See sources/2026-04-21-figma-the-search-for-speed-in-figma.

Seen in (GPU inference serving): batching as a tail-stabilizer¶

Tail-latency-at-scale framing for GPU inference serving is not about per-host variance — it's about per-request queueing behaviour when traffic is spiky and the GPU is memory-bound. Sequential serving of short requests wastes GPU, which in turn caps throughput; the tail inflates under bursts because queued requests wait behind non-batched sequential inferences.

Voyage AI's 2025-12-18 result makes the point sharp: moving from no-batching + Hugging Face Inference to token-count-batched vLLM with padding removal delivered P90 end-to-end latency more stable during traffic spikes, even with fewer GPUs — and dropped by 60+ ms on some model servers under contention. Batching is the tail-stabilizer; autoscaling can't catch up to query-traffic bursts.

See sources/2025-12-18-mongodb-token-count-based-batching-faster-cheaper-embedding-inference.

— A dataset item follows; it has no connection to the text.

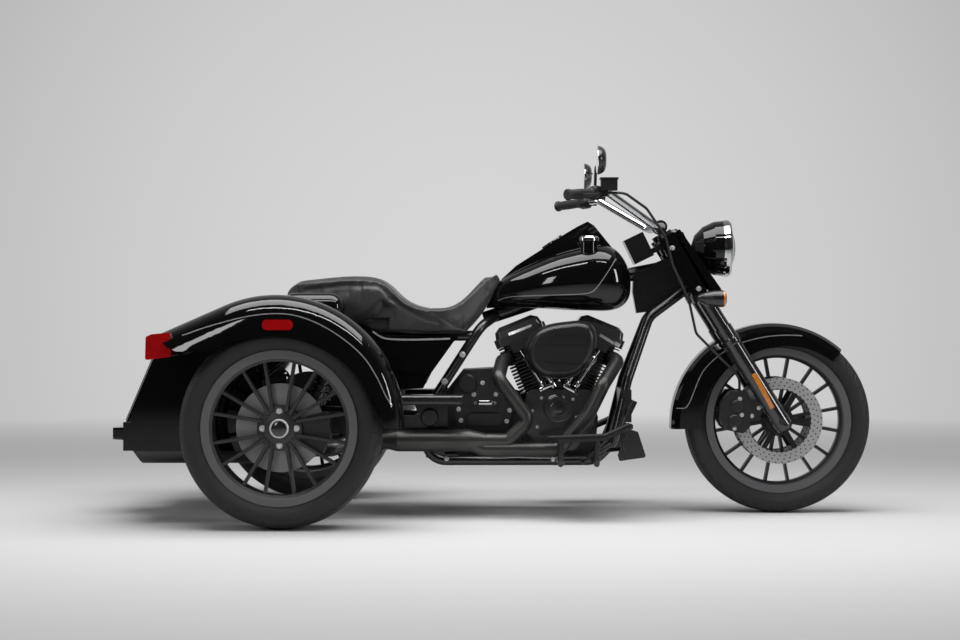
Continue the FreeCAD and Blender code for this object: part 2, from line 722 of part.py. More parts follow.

Seen in (KV DAL fabric): idempotency tokens unlock the front-line response¶

Hedging + retries are the front-line tail-latency response for distributed-KV workloads, but both are unsafe on last-write- wins stores like Cassandra without a per-operation de-duplication key. Netflix's KV Data Abstraction Layer names this explicitly: "To ensure data integrity the PutItems and DeleteItems APIs use idempotency tokens, which uniquely identify each mutative operation and guarantee that operations are logically executed in order, even when hedged or retried for latency reasons." The token (generation_time + 128-bit UUID; see concepts/idempotency-token) is client-generated monotonic, safe under Netflix's measured sub-1 ms clock skew on EC2 Nitro. On the read path, KV DAL pairs this with patterns/slo-aware-early-response: when the server projects it will miss the request deadline, it returns a partial page + continuation token rather than letting the client time out and waste all the work so far. Together these primitives close the loop — safe speculative/hedged writes + deadline- aware early return = actionable tail-latency discipline rather than reactive alerting.

See sources/2024-09-19-netflix-netflixs-key-value-data-abstraction-layer.